About 500,000 of the group’s light and rugged machines are being used in 31 countries, including Peru, Uruguay, Afghanistan, Iraq, Lebanon, Cambodia, Ethiopia, and Rwanda. But the cost of the laptops, at less than $200 each, has been prohibitively high for many countries, and the number of laptops distributed has fallen short of early projections.

An additional 500,000 of these XO laptops are in transit or being built, and should be in use by early next year, said Nicholas P. Negroponte ’66, chairman of the education and computing project.

The marketing campaign seeks to sharply increase those numbers. Television time, billboard space and magazine pages are being donated by media companies, including the News Corp., CBS and Time Warner.

The goal, Negroponte says, is greatly increasing the donation program, “Give a Laptop. Get a Laptop. Change the World.” For $399, a person can donate an XO laptop and also receive one. Or donors can simply donate $199, to give a child a laptop, at www.amazon.com/xo.

The advertising time is donated, and the spots are expected to start conversations. One spot is an uplifting vision of a 7-year-old girl in a South African township, sitting in a dark room, her face lighted only by the laptop’s glow. “With education, we will solve our own problems,” she says.

Another TV spot says children learn quickly, whatever their tools of survival are — whether loading an AK-47 or mastering an XO laptop. Other settings show child labor camps and child prostitutes. “There are some very challenging scenes,” said Paul Lavoie, chairman of Taxi, the agency that created the ads.

Other innovative ads are in the works. Negroponte is talking to Yoko Ono about using lifelike digital images of John Lennon in ads discussing the opportunity to end the digital divide between rich and poor nations.

Marketing, Lavoie says, can help One Laptop Per Child move toward its original goal of a $100 laptop, which is possible only with the economies of high-volume manufacturing. “To get there, they need to sell a lot of computers,” he said.
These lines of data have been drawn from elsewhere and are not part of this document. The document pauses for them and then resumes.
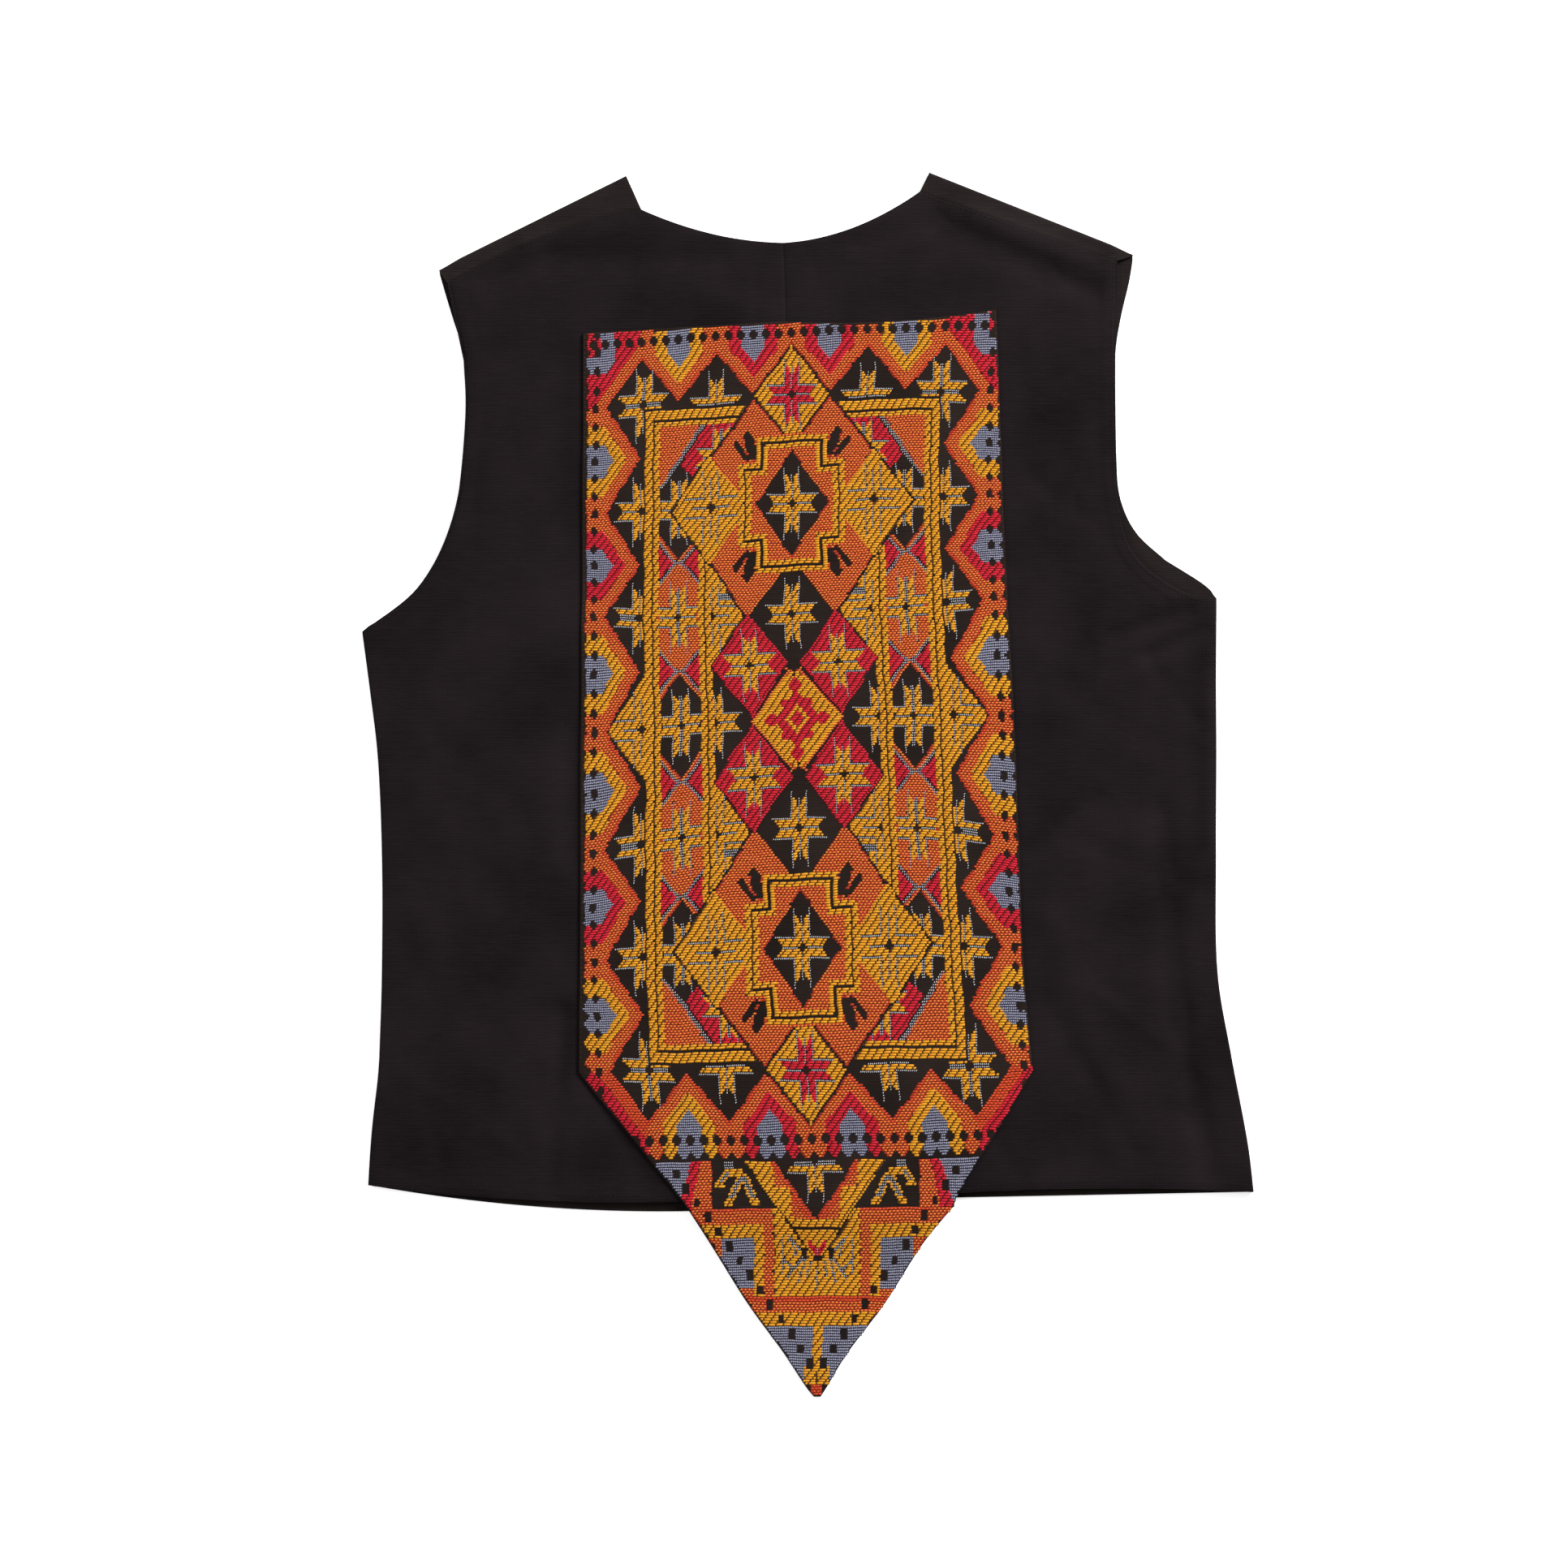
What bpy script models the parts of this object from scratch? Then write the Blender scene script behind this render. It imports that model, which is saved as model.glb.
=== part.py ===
"""Sleeveless folk vest, laid flat with its back up.

Two plain black fronts lie on the ground. Two plain black backs, joined down the middle, lie on them.
A long brocaded panel is sewn on the backs, and its point hangs past the hem and lies on the ground.
Each piece is a cloth wall through sections. X runs across the vest, Y from the hem to the neck, Z up.
The origin is under the middle of the vest's outline. Tables are in millimetres.
"""

import math
from collections import namedtuple

import bpy
import numpy as np

MM = 0.001

# Walls and gaps
CLOTH_WALL = 1.2
PANEL_WALL = 1.5
SEAM_GAP = 0.3

# Folds that join front and back: the side seam lies in the middle of its fold, the shoulder has none
SIDE_RADIUS = 0.8
SIDE_STRAIGHT = 0.25
FRONT_LEVEL = CLOTH_WALL / 2
EDGE_LEVEL = FRONT_LEVEL + 2 * (SIDE_RADIUS + SIDE_STRAIGHT) + SEAM_GAP
SHOULDER_RADIUS = (EDGE_LEVEL - FRONT_LEVEL) / 2
SHOULDER_TURNS = 4
LEAST_SLANT = 0.35  # sine of the sharpest angle at which a strip's section is taken to meet the shoulder seam

# How far the back stands off the fronts away from its edges, and how soon it gets there
LOFT = 1.2
LOFT_REACH = 30.0
LEAST_LEVEL = 1.5 * CLOTH_WALL + SEAM_GAP

# The panel lies on the back, then drops to the ground past the hem over this length
PANEL_LIFT = (CLOTH_WALL + PANEL_WALL) / 2 + SEAM_GAP
PANEL_GROUND = PANEL_WALL / 2
PANEL_DROP = 42.0

# Grid columns: middle of the back to the panel's edge, and the panel's edge to the outline
INNER_COLUMNS = 8
OUTER_COLUMNS = 9
# Where an open edge's last columns lie, as shares of the reach that a side fold takes
OPEN_EDGE_SHARES = (0.4, 0.8, 1.0)
SIDE_TURNS = (math.pi / 4, math.pi / 2)

# A section of one back, from its middle seam by the panel's edge to the outline. The bows say how far
# the section sags between its ends. Steps are grid rows since the last section. A corner breaks the curve.
Section = namedtuple("Section", "steps mid_x mid_y panel_x panel_y panel_bow out_x out_y out_bow corner")

LEFT_BACK = (
    # Hem to the panel's lower corner
    Section(0, 2.0, -244.0, -73.0, -244.0, 0.0, -257.5, -234.5, 3.8, True),
    Section(1, 1.5, -227.0, -86.5, -227.0, 0.0, -256.5, -217.5, 3.0, False),
    Section(2, 1.0, -201.0, -107.5, -201.0, 0.0, -254.5, -194.0, 1.5, False),
    Section(1, 0.5, -177.5, -126.5, -178.0, 0.0, -252.0, -173.0, 0.5, False),
    Section(1, 0.0, -164.0, -134.0, -168.0, 0.0, -251.0, -160.0, 0.0, True),
    # Side seam up to the underarm
    Section(4, -2.5, -111.0, -133.5, -111.0, 0.0, -249.5, -111.0, 0.0, False),
    Section(5, -5.0, -39.5, -133.0, -39.5, 0.0, -249.5, -39.5, 0.0, False),
    Section(4, -6.0, 17.5, -133.0, 17.5, 0.0, -252.0, 17.5, 0.0, False),
    Section(3, -7.5, 58.0, -132.5, 55.5, 0.0, -256.5, 55.5, 0.0, False),
    Section(3, -8.5, 96.0, -132.5, 93.5, 0.0, -261.0, 89.5, 0.0, True),
    # Armhole up to the shoulder
    Section(2, -9.0, 119.0, -132.0, 115.0, 0.0, -231.5, 112.0, 0.0, False),
    Section(1, -9.5, 142.0, -132.0, 136.0, 0.0, -221.0, 126.0, 0.0, False),
    Section(1, -9.5, 165.5, -132.0, 157.5, 0.0, -213.0, 142.0, 0.0, False),
    Section(1, -10.0, 188.5, -132.0, 179.0, 0.0, -207.0, 160.0, 0.0, False),
    Section(2, -11.0, 215.5, -131.5, 205.0, 0.0, -202.5, 188.5, 0.0, False),
    Section(1, -12.0, 240.5, -131.5, 231.0, 0.0, -200.5, 217.0, 0.0, False),
    Section(2, -13.0, 271.0, -131.5, 264.0, 0.0, -201.5, 248.0, -1.0, True),
    Section(1, -13.5, 290.5, -117.0, 295.5, 2.5, -206.5, 271.5, -3.5, False),
    Section(2, -14.5, 317.0, -97.5, 336.5, 4.5, -211.0, 293.5, -6.0, True),
)

RIGHT_BACK = (
    Section(0, 2.0, -244.0, 87.5, -239.0, 0.0, 261.0, -238.5, -2.4, True),
    Section(1, 1.5, -227.0, 97.0, -223.5, 0.0, 259.0, -220.0, -1.5, False),
    Section(2, 1.0, -201.0, 113.0, -198.5, 0.0, 255.0, -195.5, 0.0, False),
    Section(1, 0.5, -177.5, 125.5, -177.5, 0.0, 251.0, -175.0, 0.0, False),
    Section(1, 0.0, -164.0, 131.5, -168.0, 0.0, 248.5, -162.0, 0.0, True),
    Section(4, -2.5, -111.0, 126.5, -111.0, 0.0, 240.0, -111.0, 0.0, False),
    Section(5, -5.0, -39.5, 123.5, -39.5, 0.0, 239.0, -39.5, 0.0, False),
    Section(4, -6.0, 17.5, 121.5, 17.5, 0.0, 239.2, 20.0, 0.0, False),
    Section(3, -7.5, 58.0, 119.5, 59.5, 0.0, 239.0, 62.5, 0.0, False),
    Section(3, -8.5, 96.0, 117.0, 103.0, 0.0, 239.3, 109.0, 0.0, True),
    Section(2, -9.0, 119.0, 116.0, 124.0, 0.0, 219.5, 113.5, 0.0, False),
    Section(1, -9.5, 142.0, 115.0, 144.0, 0.0, 199.5, 126.5, 0.0, False),
    Section(1, -9.5, 165.5, 114.0, 164.0, 0.0, 188.0, 142.0, 0.0, False),
    Section(1, -10.0, 188.5, 113.5, 186.0, 0.0, 183.0, 164.0, 0.0, False),
    Section(2, -11.0, 215.5, 112.5, 213.0, 0.0, 180.5, 193.0, 0.0, False),
    Section(1, -12.0, 240.5, 111.5, 243.0, 0.0, 180.0, 224.0, 0.0, False),
    Section(2, -13.0, 271.0, 110.0, 278.0, 3.5, 180.0, 255.0, 0.0, True),
    Section(1, -13.5, 290.5, 90.0, 311.0, 5.0, 180.5, 281.0, 0.0, False),
    Section(2, -14.5, 317.0, 65.5, 347.0, 6.4, 181.0, 306.5, 0.0, True),
)

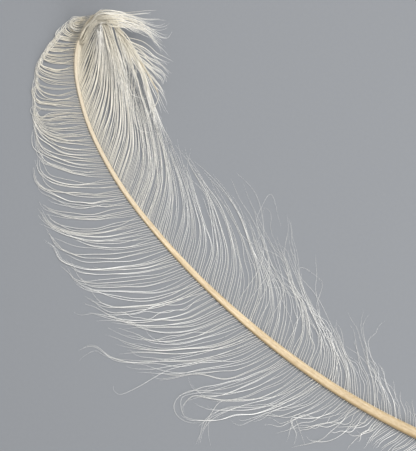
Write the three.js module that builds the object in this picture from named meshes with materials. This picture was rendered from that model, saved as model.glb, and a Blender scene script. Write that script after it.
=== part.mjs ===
// An ostrich plume lying on a flat surface, hollow side up, its tip curled over towards the viewer.
//
// The quill and shaft are one tapered solid. Each vane of loose barbs, and the barbs of the curled tip,
// is one soft sheet of the outline that its barb tips reach.
//
// Frame, in millimetres: the origin is on the flat underside of the shaft where the first barbs grow,
// +X runs along the feather towards its crown, +Y towards the left vane, and +Z up.
import * as THREE from "three";

// ---------------------------------------------------------------------------------------------
// Driving dimensions
// ---------------------------------------------------------------------------------------------

// The underside of the shaft, from the point of the quill to the end of the curled tip.
const SHAFT_LINE = [
  [-43, -24.5, 0],
  [0, 0, 0],
  [43, 19.9, 0],
  [86, 35.6, 0],
  [131, 48, 0],
  [176.5, 56.8, 0],
  [222.5, 62.4, 0],
  [268.5, 64.4, 0],
  [315, 62.3, 0],
  [360, 53, 0],
  [386, 42.5, 0],
  [404, 32, 0.8],
  [418, 18.5, 5],
  [425.5, 2, 14],
  [426, -10, 25],
  [418, -15.5, 34],
  [404, -14, 38],
  [386, -12, 36.5],
  [368, -9.5, 31],
  [350, -6, 23],
];
// Width of the shaft, against the distance from the point of the quill.
const SHAFT_WIDTHS = [
  [0, 2.2],
  [3, 4.6],
  [12, 7.2],
  [45, 8.2],
  [80, 8.1],
  [130, 7.3],
  [215, 6.3],
  [280, 4.9],
  [375, 3.8],
  [450, 2.9],
  [530, 2.0],
  [622, 0.7],
];
const SHAFT_HEIGHT_SHARE = 0.86; // height of its section, as a share of the width
const UNDERSIDE_CUT = 0.8; // the section is cut flat at this share of its half height below the middle
const SHAFT_STEPS = 104;
const SHAFT_SIDES = 16;

// A vane runs from the side of the shaft, at a distance from the point of the quill, out to where its
// barb tips end: rows of [distance along the shaft, x, y and lift of the tips above the surface].
const LEFT_VANE_EDGE = [
  [54, 8, 24, 0],
  [74, 24, 44, 0],
  [92, 44, 62, 0],
  [112, 74, 96, 0],
  [136, 106, 128, 0],
  [160, 134, 150, 0],
  [188, 172, 160, 0],
  [214, 222, 178, 0],
  [240, 262, 166, 0],
  [280, 310, 148, 0],
  [321, 348, 122, 0],
  [364, 376, 102, 0],
  [398, 401, 80, 0],
  [430, 416, 64, 0],
  [455, 428, 48, 1],
  [476, 433, 30, 4],
  [498, 437, 10, 7],
];
const RIGHT_VANE_EDGE = [
  [54, 24, -1, 0],
  [82, 60, -4, 0],
  [98, 104, -14, 0],
  [124, 140, -14, 0],
  [150, 172, -14, 0],
  [178, 212, -22, 0],
  [208, 244, -22, 0],
  [236, 272, -12, 0],
  [258, 294, 0, 0],
  [292, 330, 6, 1],
  [326, 370, -2, 7],
  [358, 401, -4, 15],
  [394, 408, -2, 18],
  [420, 412, 1, 19],
  [444, 415, 5, 19],
];
const VANE_THICKNESS = 3;
const VANE_STATIONS = 48;
const VANE_COLUMNS = 8;
const VANE_RISE_POWER = 1.6; // how late along a barb it rises: 1 is evenly
const SHAFT_GAP = 0.6; // clear space between the shaft and a vane

// The barbs of the curled tip lie over the shaft there: rows of three points across the sheet, left
// over the vane, middle over the shaft, and right where the tufts end.
const TIP_ROWS = [
  [[434, 3, 30], [432, -12, 33], [426, -24, 33]],
  [[419, -1, 39], [419, -16, 42.5], [412, -34, 36]],
  [[402, 2, 40], [402, -14, 45], [392, -48, 27]],
  [[384, 3, 36], [385, -12, 43.2], [374, -43, 22]],
  [[366, 5, 31], [367, -10, 37.2], [356, -32, 17]],
  [[346, 7, 23], [347, -6, 28.5], [340, -18, 17]],
  [[325, 11, 13], [324, 1, 17], [322, -8, 12]],
  [[305, 15, 7.5], [304, 8, 9], [303, 2, 7.5]],
];
const TIP_THICKNESS = 2.6;
const TIP_STATIONS = 28;
const TIP_COLUMNS = 8;

// ---------------------------------------------------------------------------------------------
// Shape helpers
// ---------------------------------------------------------------------------------------------

// The value at `at` of a table of [position, value] rows, on straight lines between the rows.
function interpolate(rows, at) {
  const next = rows.findIndex(([position]) => position >= at);
  if (next <= 0) return next < 0 ? rows[rows.length - 1][1] : rows[0][1];
  const [[x0, y0], [x1, y1]] = [rows[next - 1], rows[next]];
  return THREE.MathUtils.mapLinear(at, x0, x1, y0, y1);
}

// A closed solid from rings of the same number of points, each ring anticlockwise seen against the
// direction in which the rings follow each other. Both ends are closed with a fan.
function loftRings(rings) {
  const sides = rings[0].length;
  const points = rings.flat();
  const faces = [];
  for (let i = 0; i + 1 < rings.length; i += 1) {
    for (let k = 0; k < sides; k += 1) {
      const a = i * sides + k;
      const b = i * sides + ((k + 1) % sides);
      faces.push(a, b, b + sides, a, b + sides, a + sides);
    }
  }
  const addEnd = (ring, first, reversed) => {
    const middle = ring.reduce((sum, p) => sum.add(p), new THREE.Vector3()).divideScalar(sides);
    points.push(middle);
    for (let k = 0; k < sides; k += 1) {
      const pair = [first + k, first + ((k + 1) % sides)];
      faces.push(points.length - 1, ...(reversed ? pair.reverse() : pair));
    }
  };
  addEnd(rings[0], 0, true);
  addEnd(rings[rings.length - 1], (rings.length - 1) * sides, false);
  return new THREE.BufferGeometry().setFromPoints(points).setIndex(faces);
}

// A closed sheet of one thickness from a grid of points on its middle surface. A row runs across the
// sheet from its left or root edge, and the rows follow each other so that up is on the top face.
function thickSheet(rows, thickness) {
  const half = new THREE.Vector3(0, 0, thickness / 2);
  const rings = rows.map((row) => [
    ...row.map((p) => p.clone().sub(half)),
    ...row.map((p) => p.clone().add(half)).reverse(),
  ]);
  return loftRings(rings);
}

// ---------------------------------------------------------------------------------------------
// The shaft
// ---------------------------------------------------------------------------------------------

const shaftLine = new THREE.CatmullRomCurve3(
  SHAFT_LINE.map(([x, y, z]) => new THREE.Vector3(x, y, z)),
  false,
  "centripetal",
);
shaftLine.arcLengthDivisions = 2000;
const SHAFT_LENGTH = shaftLine.getLength();

// One frame per step along the shaft: its point on the underside, and its directions left and up.
function shaftFrames() {
  const up = new THREE.Vector3(0, 0, 1);
  return Array.from({ length: SHAFT_STEPS + 1 }, (_, i) => {
    const share = i / SHAFT_STEPS;
    const along = shaftLine.getTangentAt(share);
    up.addScaledVector(along, -up.dot(along)).normalize();
    return {
      distance: share * SHAFT_LENGTH,
      point: shaftLine.getPointAt(share),
      left: new THREE.Vector3().crossVectors(up, along),
      up: up.clone(),
    };
  });
}

// The shaft's section in a frame: an ellipse whose lowest part is cut off flat along the underside.
function shaftRing({ distance, point, left, up }) {
  const width = interpolate(SHAFT_WIDTHS, distance);
  const height = width * SHAFT_HEIGHT_SHARE;
  return Array.from({ length: SHAFT_SIDES }, (_, k) => {
    const angle = ((k + 0.5) / SHAFT_SIDES) * 2 * Math.PI;
    const across = (Math.cos(angle) * width) / 2;
    const share = (Math.max(Math.sin(angle), -UNDERSIDE_CUT) + UNDERSIDE_CUT) / (1 + UNDERSIDE_CUT);
    return point.clone().addScaledVector(left, across).addScaledVector(up, share * height);
  });
}

function shaftGeometry() {
  return loftRings(shaftFrames().map(shaftRing));
}

// ---------------------------------------------------------------------------------------------
// The vanes and the tip's barbs
// ---------------------------------------------------------------------------------------------

// The middle surface of a vane on one side of the shaft, `side` being 1 for the left and -1 for the right.
function vaneGeometry(edge, side) {
  const tips = new THREE.CatmullRomCurve3(
    edge.map(([, x, y, lift]) => new THREE.Vector3(x, y, lift)),
    false,
    "centripetal",
  );
  const roots = edge.map(([distance], i) => [i / (edge.length - 1), distance]);
  const rows = Array.from({ length: VANE_STATIONS + 1 }, (_, i) => {
    const share = i / VANE_STATIONS;
    const distance = interpolate(roots, share);
    const along = shaftLine.getTangentAt(distance / SHAFT_LENGTH);
    const outwards = new THREE.Vector3(-along.y, along.x, 0).normalize().multiplyScalar(side);
    const clear = interpolate(SHAFT_WIDTHS, distance) / 2 + SHAFT_GAP;
    const root = shaftLine.getPointAt(distance / SHAFT_LENGTH).addScaledVector(outwards, clear);
    const tip = tips.getPoint(share);
    return Array.from({ length: VANE_COLUMNS + 1 }, (_, k) => {
      const out = k / VANE_COLUMNS;
      const lift = THREE.MathUtils.lerp(root.z, Math.max(tip.z, 0), out ** VANE_RISE_POWER);
      return root.clone().lerp(tip, out).setZ(lift + VANE_THICKNESS / 2);
    });
  });
  return thickSheet(side > 0 ? rows : rows.reverse(), VANE_THICKNESS);
}

function tipGeometry() {
  const lines = [0, 1, 2].map(
    (k) =>
      new THREE.CatmullRomCurve3(
        TIP_ROWS.map((row) => new THREE.Vector3(...row[k])),
        false,
        "centripetal",
      ),
  );
  const rows = Array.from({ length: TIP_STATIONS + 1 }, (_, i) => {
    const across = new THREE.CatmullRomCurve3(lines.map((line) => line.getPoint(i / TIP_STATIONS)));
    return across.getPoints(TIP_COLUMNS);
  });
  return thickSheet(rows, TIP_THICKNESS);
}

// ---------------------------------------------------------------------------------------------
// The feather
// ---------------------------------------------------------------------------------------------

const keratin = new THREE.MeshStandardMaterial({ color: 0xeacfa0, roughness: 0.45, metalness: 0 });
const barbs = new THREE.MeshStandardMaterial({ color: 0xefece4, roughness: 0.8, metalness: 0 });

const feather = new THREE.Group();
for (const [name, geometry, material] of [
  ["shaft", shaftGeometry(), keratin],
  ["left_vane", vaneGeometry(LEFT_VANE_EDGE, 1), barbs],
  ["right_vane", vaneGeometry(RIGHT_VANE_EDGE, -1), barbs],
  ["tip_barbs", tipGeometry(), barbs],
]) {
  geometry.computeVertexNormals();
  const mesh = new THREE.Mesh(geometry, material);
  mesh.name = name;
  feather.add(mesh);
}

export default feather;
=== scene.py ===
"""An ostrich plume that lies on a pale surface, with the end of its shaft curled over towards the viewer.

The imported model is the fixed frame: +X runs along the feather towards its crown, +Y towards the left vane
and +Z up. Lengths in the tables and fields below are in millimetres, and meshes are made in metres.
"""

import logging
import math
from dataclasses import dataclass, field
from enum import Enum
from typing import NamedTuple, Sequence

import bmesh
import bpy
import numpy as np
from mathutils import Matrix, Vector

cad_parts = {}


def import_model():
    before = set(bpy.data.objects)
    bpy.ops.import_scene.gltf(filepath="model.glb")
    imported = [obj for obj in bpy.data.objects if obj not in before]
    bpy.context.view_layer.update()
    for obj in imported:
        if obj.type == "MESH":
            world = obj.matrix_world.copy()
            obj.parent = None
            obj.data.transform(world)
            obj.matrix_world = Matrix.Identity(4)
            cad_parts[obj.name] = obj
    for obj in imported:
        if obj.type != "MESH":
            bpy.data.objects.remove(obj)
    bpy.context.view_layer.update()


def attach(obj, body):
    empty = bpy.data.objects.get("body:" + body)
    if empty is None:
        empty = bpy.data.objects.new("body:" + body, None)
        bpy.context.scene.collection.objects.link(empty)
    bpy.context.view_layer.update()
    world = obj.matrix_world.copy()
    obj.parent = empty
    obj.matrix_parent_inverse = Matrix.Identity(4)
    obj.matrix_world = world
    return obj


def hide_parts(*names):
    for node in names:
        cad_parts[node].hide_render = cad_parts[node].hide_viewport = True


MM = 0.001
BODY = "root"
SEED = 20611
MARKS = "grown_marks"  # the attribute that the finishes read

Draws = np.random.Generator
Numbers = np.ndarray | float
Socket = bpy.types.NodeSocket
Place = tuple[float, float]
Point = tuple[float, float, float]
Span = tuple[float, float]  # a low and a high value, or a start and an end
Rows = tuple[tuple[float, float], ...]  # (place, value) rows, read on straight lines between them
Colour = tuple[float, float, float]
TONE_SPREAD = 0.12  # how much the tone of a barb differs from that of its lock
FULL_TURN = 2 * math.pi
WAVE_RATES = (0.6, 1.4)  # how much fewer or more turns than asked for a random wave has
SLOW_PART, QUICK_PART = 0.7, 0.3  # the heights of a random wave's two swings
QUICK_RATE = 2.3  # how many times as quick as the slow swing the other one is
TINY = 1e-9  # keeps a division by a length from failing
log = logging.getLogger("plume")


class Side(Enum):
    """The sides of the shaft, seen from above with the crown ahead. The value is the sign of +Y."""

    LEFT = 1.0
    RIGHT = -1.0


# ---- Lines and random motion ----


def smooth(share: Numbers) -> np.ndarray:
    """Return an even rise from 0 to 1, with level ends, of a share that is held between 0 and 1."""
    held = np.clip(share, 0.0, 1.0)
    return held * held * (3.0 - 2.0 * held)


def unit(vectors: np.ndarray) -> np.ndarray:
    """Return the vectors in the last axis at length 1."""
    return vectors / (np.linalg.norm(vectors, axis=-1, keepdims=True) + TINY)


def read(rows: Rows, place: Numbers) -> np.ndarray:
    """Return the values of a table of (place, value) rows at these places."""
    return np.interp(place, *zip(*rows))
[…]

By now, Negroponte insists, enough of these learning machines are in the hands of children in the developing world to see results. The children, from 6 to 12 years old, are more passionate about learning, and educators are reporting fewer problems with discipline and truancy. “It’s unequivocally working,” said Negroponte, the founding director of the MIT Media Lab. “The issue is the economics.”